Quexit? Britain Has A Brexit Emergency Evacuation Plan For The Queen
Britain's Queen Elizabeth II, center, speaks with Theresa May.

Queen Elizabeth II and members of the British royal family are to be secreted away to an undisclosed location outside London if a no-deal Brexit scenario incites riots, British media reported Sunday.

With Britain's scheduled exit from the European Union slated for March 29, Prime Minister Theresa May is running out of time, lawmakers can't stop squabbling, and Brits are stockpiling everything from bicycle parts to bottles of wine. Indeed, uncertainty is rife, but, thanks to plans dating to the Cold War, the queen, at least, will be saved.

"These emergency evacuation plans have been in existence since the Cold War but have now been repurposed in the event of civil disorder following a no-deal Brexit," a source from the British Cabinet Office told the Sunday Times, which chose not to reveal any additional details about the location.

"If there were problems in London, clearly you would remove the royal family away from those key sites," Dai Davies, the former head of royal protection at Scotland Yard, told the Times. "Where and how they will evacuate them is top secret and I can't discuss it."

The royals remained in Buckingham Palace during the Second World War, despite grave fears for their safety. For many Brits, the monarchy represents stability and hope throughout periods of upheaval. When the palace was bombed with the king and queen inside, the queen mother famously wrote in a letter soon after: "The children will not leave unless I do. I shall not leave unless their father does, and the king will not leave the country in any circumstances."

For some commentators, the idea that the reigning monarch would up and leave in the eventuality of a no-deal Brexit was hard to imagine.

"The Royal Family remained in London throughout WW2, even when the Luftwaffe was raining bombs on the capital. But in opaquely sourced stories the Sunday Times and Mail on Sunday claim Brexit means the Queen might have to be 'evacuated'. Truly doth Brexit make some media mad," tweeted journalist Andrew Neil.

Writing for the Telegraph, Iain Duncan Smith, a former leader of the Conservative Party, called the royal evacuation plan "Project Fear on steroids," and lawmaker Jacob Rees-Mogg told the Mail on Sunday that the plans showed unnecessary panic.

When asked about the royal evacuation plan, royal expert Richard Fitzwilliams called the reports "extraordinary."

"It is beyond belief that it [the plan] has received so much exposure. Obviously there were plans to keep the royal family safe during the Cold War. It is common knowledge that the king and queen remained at Buckingham Palace during the Blitz.

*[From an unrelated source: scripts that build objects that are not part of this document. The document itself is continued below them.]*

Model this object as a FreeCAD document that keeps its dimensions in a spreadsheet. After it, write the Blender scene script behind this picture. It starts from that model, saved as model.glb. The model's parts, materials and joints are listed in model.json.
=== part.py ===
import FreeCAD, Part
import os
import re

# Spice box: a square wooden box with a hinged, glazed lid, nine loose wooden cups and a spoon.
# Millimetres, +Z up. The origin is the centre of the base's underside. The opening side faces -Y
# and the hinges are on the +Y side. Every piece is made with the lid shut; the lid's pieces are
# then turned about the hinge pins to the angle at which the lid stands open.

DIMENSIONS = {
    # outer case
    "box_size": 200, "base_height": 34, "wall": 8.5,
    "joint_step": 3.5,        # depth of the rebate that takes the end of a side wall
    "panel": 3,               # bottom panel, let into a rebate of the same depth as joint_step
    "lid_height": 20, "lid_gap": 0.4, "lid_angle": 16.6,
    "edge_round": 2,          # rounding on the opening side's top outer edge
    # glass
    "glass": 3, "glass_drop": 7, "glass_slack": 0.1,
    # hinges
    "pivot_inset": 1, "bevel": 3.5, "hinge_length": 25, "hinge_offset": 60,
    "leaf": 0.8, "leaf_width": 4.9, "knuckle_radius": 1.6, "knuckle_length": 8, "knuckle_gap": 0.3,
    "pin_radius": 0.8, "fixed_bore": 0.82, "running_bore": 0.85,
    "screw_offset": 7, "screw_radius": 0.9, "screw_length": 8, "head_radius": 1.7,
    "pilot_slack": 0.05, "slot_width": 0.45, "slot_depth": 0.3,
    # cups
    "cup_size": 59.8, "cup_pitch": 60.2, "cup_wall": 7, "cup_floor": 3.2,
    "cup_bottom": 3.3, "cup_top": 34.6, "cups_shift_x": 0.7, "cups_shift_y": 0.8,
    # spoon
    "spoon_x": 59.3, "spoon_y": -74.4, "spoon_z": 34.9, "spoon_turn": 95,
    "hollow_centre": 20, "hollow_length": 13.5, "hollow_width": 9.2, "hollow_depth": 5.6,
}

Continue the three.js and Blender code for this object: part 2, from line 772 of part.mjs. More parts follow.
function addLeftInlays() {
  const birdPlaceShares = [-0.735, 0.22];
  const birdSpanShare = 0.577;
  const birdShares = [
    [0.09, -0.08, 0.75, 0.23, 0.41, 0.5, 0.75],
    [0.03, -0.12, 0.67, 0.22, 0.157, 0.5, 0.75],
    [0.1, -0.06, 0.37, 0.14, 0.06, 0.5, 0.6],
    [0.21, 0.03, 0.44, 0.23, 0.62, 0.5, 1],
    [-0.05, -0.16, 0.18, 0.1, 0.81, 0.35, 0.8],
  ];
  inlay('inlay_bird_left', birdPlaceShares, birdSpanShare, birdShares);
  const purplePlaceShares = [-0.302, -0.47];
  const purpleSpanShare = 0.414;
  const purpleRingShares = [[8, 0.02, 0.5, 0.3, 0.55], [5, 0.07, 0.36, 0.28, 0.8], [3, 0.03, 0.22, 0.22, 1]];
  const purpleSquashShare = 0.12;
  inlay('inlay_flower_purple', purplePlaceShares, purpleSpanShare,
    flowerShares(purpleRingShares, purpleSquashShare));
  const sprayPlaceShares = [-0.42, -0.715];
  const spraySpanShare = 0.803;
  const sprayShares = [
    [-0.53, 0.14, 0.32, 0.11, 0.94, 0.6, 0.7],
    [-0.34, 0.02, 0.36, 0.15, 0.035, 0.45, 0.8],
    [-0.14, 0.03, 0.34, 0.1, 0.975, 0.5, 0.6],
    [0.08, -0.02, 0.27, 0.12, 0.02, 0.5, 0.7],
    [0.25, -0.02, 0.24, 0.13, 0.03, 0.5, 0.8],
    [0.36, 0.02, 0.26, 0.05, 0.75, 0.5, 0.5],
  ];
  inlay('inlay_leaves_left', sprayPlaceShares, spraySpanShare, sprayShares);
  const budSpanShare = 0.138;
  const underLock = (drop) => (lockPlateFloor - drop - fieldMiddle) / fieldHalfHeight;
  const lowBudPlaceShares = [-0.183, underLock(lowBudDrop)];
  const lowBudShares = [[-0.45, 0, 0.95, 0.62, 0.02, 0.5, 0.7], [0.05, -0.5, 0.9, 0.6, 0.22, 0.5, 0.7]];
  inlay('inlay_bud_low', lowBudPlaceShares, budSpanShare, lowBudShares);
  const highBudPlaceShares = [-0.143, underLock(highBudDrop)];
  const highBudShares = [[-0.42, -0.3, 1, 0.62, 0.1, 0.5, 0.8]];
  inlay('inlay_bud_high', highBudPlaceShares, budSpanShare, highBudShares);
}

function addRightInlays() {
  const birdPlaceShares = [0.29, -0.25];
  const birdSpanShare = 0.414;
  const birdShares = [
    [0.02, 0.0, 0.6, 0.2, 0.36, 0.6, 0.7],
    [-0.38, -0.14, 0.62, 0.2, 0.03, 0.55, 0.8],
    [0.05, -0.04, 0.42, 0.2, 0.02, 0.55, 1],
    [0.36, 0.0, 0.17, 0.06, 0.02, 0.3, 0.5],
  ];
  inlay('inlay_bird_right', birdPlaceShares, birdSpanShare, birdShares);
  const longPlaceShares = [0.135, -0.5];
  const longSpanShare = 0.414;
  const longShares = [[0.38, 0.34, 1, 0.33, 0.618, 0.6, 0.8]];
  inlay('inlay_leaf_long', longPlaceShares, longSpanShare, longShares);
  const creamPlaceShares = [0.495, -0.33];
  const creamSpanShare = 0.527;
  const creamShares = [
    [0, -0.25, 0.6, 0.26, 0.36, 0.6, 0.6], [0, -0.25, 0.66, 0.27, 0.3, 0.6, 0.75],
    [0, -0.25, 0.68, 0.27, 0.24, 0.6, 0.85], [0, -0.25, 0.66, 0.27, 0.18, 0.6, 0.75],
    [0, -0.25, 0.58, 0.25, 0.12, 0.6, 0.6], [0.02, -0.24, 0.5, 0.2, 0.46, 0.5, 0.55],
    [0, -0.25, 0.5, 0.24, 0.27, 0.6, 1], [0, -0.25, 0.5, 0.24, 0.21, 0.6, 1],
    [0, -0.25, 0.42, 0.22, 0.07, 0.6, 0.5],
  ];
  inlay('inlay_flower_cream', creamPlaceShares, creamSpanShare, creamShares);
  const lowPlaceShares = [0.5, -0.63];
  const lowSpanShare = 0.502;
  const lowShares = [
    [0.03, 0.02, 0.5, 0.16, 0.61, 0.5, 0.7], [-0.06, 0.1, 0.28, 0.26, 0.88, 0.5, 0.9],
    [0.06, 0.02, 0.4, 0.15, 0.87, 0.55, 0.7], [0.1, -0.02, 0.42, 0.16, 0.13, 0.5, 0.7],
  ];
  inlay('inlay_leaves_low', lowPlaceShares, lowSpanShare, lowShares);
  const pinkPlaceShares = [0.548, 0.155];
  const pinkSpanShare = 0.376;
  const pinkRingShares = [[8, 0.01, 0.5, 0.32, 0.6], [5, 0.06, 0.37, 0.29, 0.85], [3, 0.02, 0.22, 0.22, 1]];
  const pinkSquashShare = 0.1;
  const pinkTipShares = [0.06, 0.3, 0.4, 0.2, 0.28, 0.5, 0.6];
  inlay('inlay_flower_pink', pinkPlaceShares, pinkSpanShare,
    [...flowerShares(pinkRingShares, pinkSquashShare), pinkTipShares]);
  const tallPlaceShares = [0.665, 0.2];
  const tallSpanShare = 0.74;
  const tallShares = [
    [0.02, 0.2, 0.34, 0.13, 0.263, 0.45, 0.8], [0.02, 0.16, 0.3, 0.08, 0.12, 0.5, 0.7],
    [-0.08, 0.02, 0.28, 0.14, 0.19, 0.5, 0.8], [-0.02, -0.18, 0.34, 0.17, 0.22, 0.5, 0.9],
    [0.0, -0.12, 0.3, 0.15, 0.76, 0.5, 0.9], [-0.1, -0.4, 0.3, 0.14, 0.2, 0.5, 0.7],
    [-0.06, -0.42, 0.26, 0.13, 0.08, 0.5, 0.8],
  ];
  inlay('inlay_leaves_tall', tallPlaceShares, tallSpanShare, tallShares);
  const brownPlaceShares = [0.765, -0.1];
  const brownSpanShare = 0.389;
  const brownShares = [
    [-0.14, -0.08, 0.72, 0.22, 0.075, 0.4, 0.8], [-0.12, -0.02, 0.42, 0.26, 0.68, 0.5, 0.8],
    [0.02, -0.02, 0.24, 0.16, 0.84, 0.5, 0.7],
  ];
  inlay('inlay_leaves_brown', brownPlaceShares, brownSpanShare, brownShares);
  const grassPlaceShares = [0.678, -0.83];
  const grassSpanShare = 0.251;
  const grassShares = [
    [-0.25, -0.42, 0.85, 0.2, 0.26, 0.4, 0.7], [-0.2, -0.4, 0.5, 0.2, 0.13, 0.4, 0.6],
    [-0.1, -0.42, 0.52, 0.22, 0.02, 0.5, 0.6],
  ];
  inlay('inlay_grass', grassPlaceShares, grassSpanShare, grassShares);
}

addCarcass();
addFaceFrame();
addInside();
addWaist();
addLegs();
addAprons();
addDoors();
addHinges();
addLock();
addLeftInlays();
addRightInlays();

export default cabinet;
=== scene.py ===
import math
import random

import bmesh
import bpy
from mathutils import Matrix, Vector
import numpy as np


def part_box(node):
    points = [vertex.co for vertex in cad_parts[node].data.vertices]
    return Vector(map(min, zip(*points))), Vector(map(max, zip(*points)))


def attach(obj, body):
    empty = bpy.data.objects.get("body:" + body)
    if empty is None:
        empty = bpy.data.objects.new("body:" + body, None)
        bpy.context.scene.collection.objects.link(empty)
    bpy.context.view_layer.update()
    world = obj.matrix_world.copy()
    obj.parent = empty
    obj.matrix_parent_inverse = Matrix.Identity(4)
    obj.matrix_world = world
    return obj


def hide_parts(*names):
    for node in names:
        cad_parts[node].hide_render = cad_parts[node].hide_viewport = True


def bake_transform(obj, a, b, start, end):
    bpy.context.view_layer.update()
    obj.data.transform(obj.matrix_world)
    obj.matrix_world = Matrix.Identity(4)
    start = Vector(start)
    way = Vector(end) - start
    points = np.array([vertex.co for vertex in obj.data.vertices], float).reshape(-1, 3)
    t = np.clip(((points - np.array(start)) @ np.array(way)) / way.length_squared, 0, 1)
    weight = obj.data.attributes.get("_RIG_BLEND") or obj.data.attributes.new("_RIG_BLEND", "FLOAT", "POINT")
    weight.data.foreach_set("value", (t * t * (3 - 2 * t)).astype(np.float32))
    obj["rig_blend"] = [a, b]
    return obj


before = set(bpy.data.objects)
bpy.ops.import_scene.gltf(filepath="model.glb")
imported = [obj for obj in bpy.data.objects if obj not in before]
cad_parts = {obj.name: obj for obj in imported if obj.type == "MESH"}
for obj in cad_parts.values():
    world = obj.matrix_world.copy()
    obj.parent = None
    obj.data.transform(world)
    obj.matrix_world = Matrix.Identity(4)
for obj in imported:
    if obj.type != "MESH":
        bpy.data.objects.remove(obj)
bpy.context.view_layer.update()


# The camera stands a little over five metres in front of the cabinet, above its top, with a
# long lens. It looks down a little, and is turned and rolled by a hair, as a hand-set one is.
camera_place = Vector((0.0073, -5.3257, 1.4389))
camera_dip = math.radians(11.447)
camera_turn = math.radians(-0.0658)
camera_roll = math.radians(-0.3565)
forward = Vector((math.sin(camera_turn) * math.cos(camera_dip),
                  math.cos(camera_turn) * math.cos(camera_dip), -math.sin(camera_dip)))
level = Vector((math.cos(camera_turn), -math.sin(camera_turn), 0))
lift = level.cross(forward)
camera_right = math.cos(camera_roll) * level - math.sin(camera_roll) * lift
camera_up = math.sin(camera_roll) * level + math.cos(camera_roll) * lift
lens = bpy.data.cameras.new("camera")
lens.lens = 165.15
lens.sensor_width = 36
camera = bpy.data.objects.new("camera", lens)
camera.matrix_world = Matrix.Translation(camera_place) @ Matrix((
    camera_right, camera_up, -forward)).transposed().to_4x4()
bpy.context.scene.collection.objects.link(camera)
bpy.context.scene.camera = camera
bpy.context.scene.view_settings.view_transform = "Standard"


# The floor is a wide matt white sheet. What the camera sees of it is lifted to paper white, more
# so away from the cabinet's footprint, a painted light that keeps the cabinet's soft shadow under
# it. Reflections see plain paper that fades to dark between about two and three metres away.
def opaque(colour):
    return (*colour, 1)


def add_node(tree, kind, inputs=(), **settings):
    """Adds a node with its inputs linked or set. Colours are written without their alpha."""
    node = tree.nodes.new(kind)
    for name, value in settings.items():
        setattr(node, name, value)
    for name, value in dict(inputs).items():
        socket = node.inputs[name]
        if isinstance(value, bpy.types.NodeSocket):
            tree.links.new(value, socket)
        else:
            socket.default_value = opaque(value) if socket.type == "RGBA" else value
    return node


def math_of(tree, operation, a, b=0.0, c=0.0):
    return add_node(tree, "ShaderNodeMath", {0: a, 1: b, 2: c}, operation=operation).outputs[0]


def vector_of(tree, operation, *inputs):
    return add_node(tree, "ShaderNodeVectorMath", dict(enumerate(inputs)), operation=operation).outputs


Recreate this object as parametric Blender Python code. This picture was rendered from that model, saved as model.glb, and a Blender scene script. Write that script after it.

"No doubt all sorts of plans are being dusted down if the possibility of civil unrest linked to Brexit is considered a possibility, but the idea that the monarch, the symbol of national unity, and other members of the royal family might have to be evacuated is simply bizarre.

"Who leaked it in Whitehall? I think it was the Ministry of Silly Walks!" he joked.

In a speech made last month, the 92-year-old queen urged people to "speak well of each other" despite challenging times and to respect "different points of view." The remarks came at a heightened period of tension in Britain and were interpreted as a nod to the political chaos unraveling in Westminster - despite the monarch's neutral stance on all things political.